The scenario that could open the bankruptcy of Silicon Valley Bank (SVB) brings new uncertainties. According to Ultima Hora, the explosion of defaults that could happen this year, especially on the variable mortgage side, will not catch banks off guard. In this sense, the president of the entity, José Ignacio Goirigolzarri, points out that “we are prepared for the forecast of greater difficulties because we are the main stakeholders in negotiating and helping our customers to meet their payments .” 

Asufin also insists on such an approach. In doing so, they ask banks to “look for alternatives for those consumers who cannot take advantage of the measures included in the update of the Code of Good Practices” (a measure promoted by the government last November). 

Less hostile panorama from September 

The forecasts of the association of financial users assume a less hostile panorama from September when Euribor should fall to 3.8% to end the year at 3.7%. The Spanish Central Bank, however, expects an increase of up to 4.5%. 

The series of foreclosures that can take place until then, they say, can be alleviated by the support measures that have been put on the table by the government. In addition, the profile of the Spanish mortgage holder contributes to a favourable scenario. It is and will remain essentially “a good payer now and in the vast majority of cases in the future”. 
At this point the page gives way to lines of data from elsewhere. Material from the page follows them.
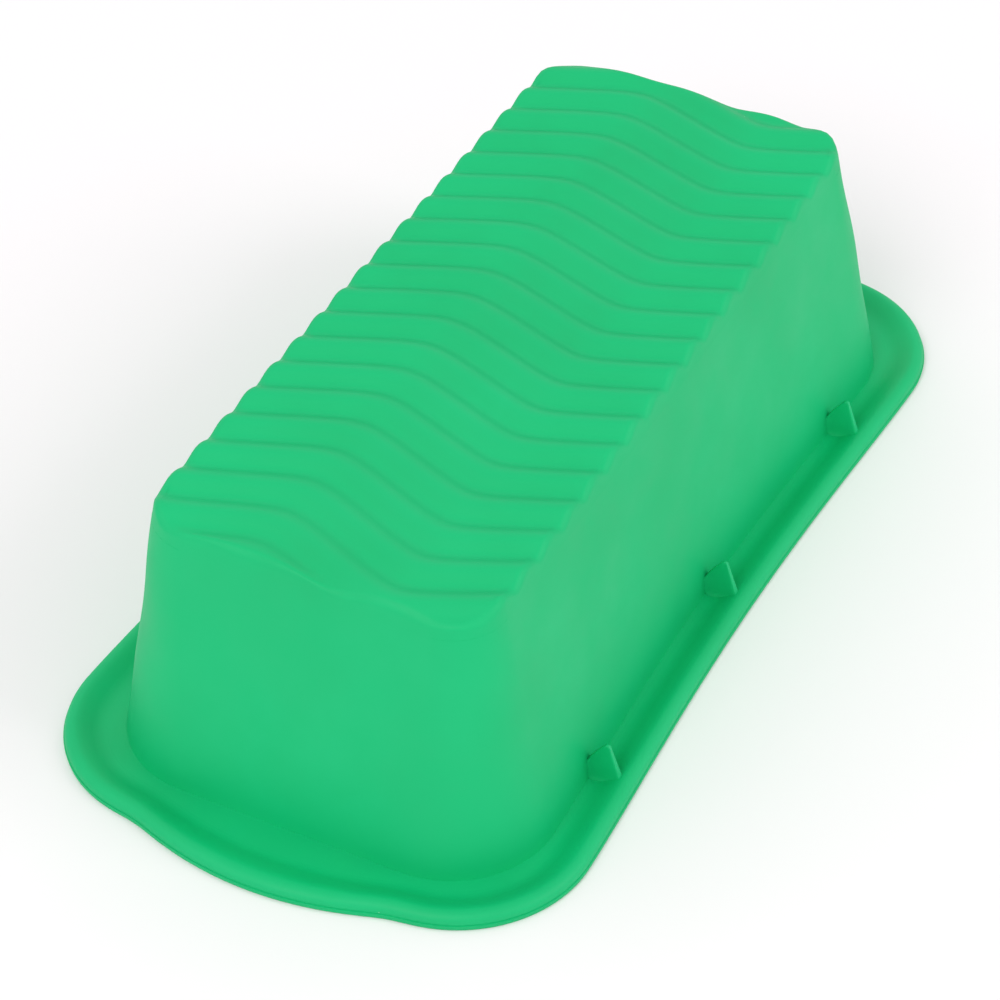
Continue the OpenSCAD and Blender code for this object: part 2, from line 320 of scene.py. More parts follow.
@dataclass(frozen=True)
class SoftBody:
    """How the slack moulding settles out of its drawn shape, in mm. All zones share it, so none part."""

    free_above: float = 9.0
    foot_shift: float = -0.7
    base_shift: float = -0.2
    base_yaw: float = -0.4
    base_taper: float = 0.96
    end_sag: float = 1.3
    sag_from: float = 50.0
    # how far the ribs creep along the base: powers of the share along it by powers of the share across
    creep_terms: tuple[tuple[float, float, float], ...] = (
        (0.85, 0.09, 1.38),
        (-0.51, -1.18, -0.31),
        (-3.15, 1.05, 1.3),
        (1.77, 0.51, 0.13),
    )
    ripple: float = 0.18
    ripple_lengths: tuple[float, float, float] = (83.0, 57.0, 41.0)

    def creep(self, x: np.ndarray, y: np.ndarray, sizes: MouldSizes) -> np.ndarray:
        """Finds how far the ribs lie off their drawn place along the base.

        Args:
            x: places along the base.
            y: places across the base.
            sizes: the mould's sizes.

        Returns:
            Distances in mm.
        """
        along, across = x / (sizes.base_length / 2), y / (sizes.base_width / 2)
        total = np.zeros(np.broadcast(x, y).shape)
        for i, row in enumerate(self.creep_terms):
            for j, term in enumerate(row):
                total = total + term * along**i * across**j
        return total

    def settle(self, points: np.ndarray, sizes: MouldSizes) -> np.ndarray:
        """Moves points from the drawn shape to the settled one.

        Args:
            points: one row for each point, in mm.
            sizes: the mould's sizes.

        Returns:
            The moved points, inside the same overall box.
        """
        x, y, z = points.T
        part = np.clip((z - self.free_above) / (sizes.height - self.free_above), 0, 1)
        rise = ease(part)
        middle = np.sin(np.pi * part)
        along, across = x / (sizes.base_length / 2), y / (sizes.base_width / 2)
        lean = self.base_yaw * along - self.base_taper * along * across
        shift = blend(self.foot_shift, self.base_shift, part)
        first, second, third = (2 * np.pi / length for length in self.ripple_lengths)
        wave = np.sin(first * x + third * z) + np.sin(second * x - first * z + y * third)
        reach = sizes.base_length / 2 - self.sag_from
        sag = self.end_sag * ease((-x - self.sag_from) / reach) * np.clip(1 - across**2, 0, 1)
        moved = points.copy()
        moved[:, 1] += shift + lean * rise + self.ripple * wave * middle * np.sign(y)
        moved[:, 0] += self.ripple * np.sin(second * y + third * z) * middle * np.sign(x)
        moved[:, 2] -= sag * rise
        return moved


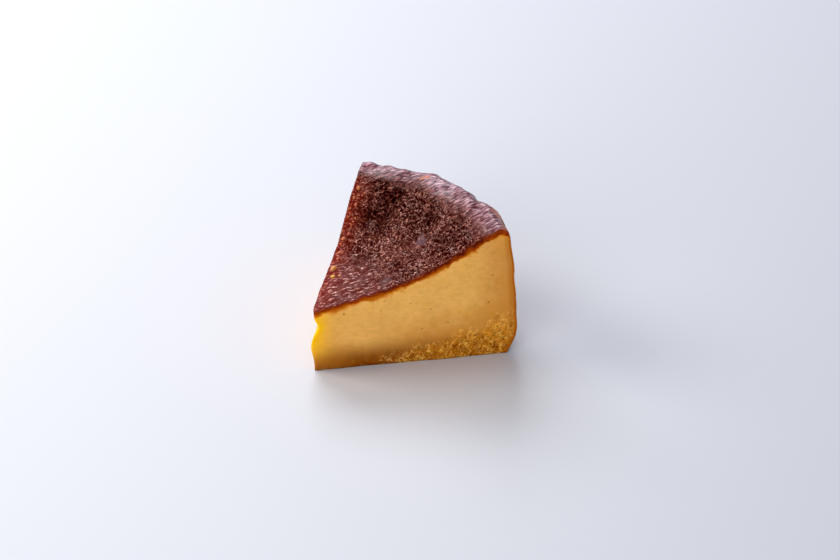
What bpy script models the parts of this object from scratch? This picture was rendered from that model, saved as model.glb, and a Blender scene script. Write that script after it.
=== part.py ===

However, the European Central Bank seems less optimistic. Today it is holding an emergency meeting in Frankfurt to review the situation of the European banking sector during the financial storm created by the fall of Silicon Valley Bank and the difficult situation that Credit Suisse now finds itself in. The emergency meeting comes a day after another rate hike of half a percentage point. 

Message of calm 

Christine Lagarde assured that the financial body can guarantee “liquidity” to the markets to avoid financial catastrophe. A message of calm in line with two decisions of particular importance. The first was the injection of €30 billion into the Swiss group by the authorities of that country. The second, a similar act, was performed in the United States, for the First National Bank.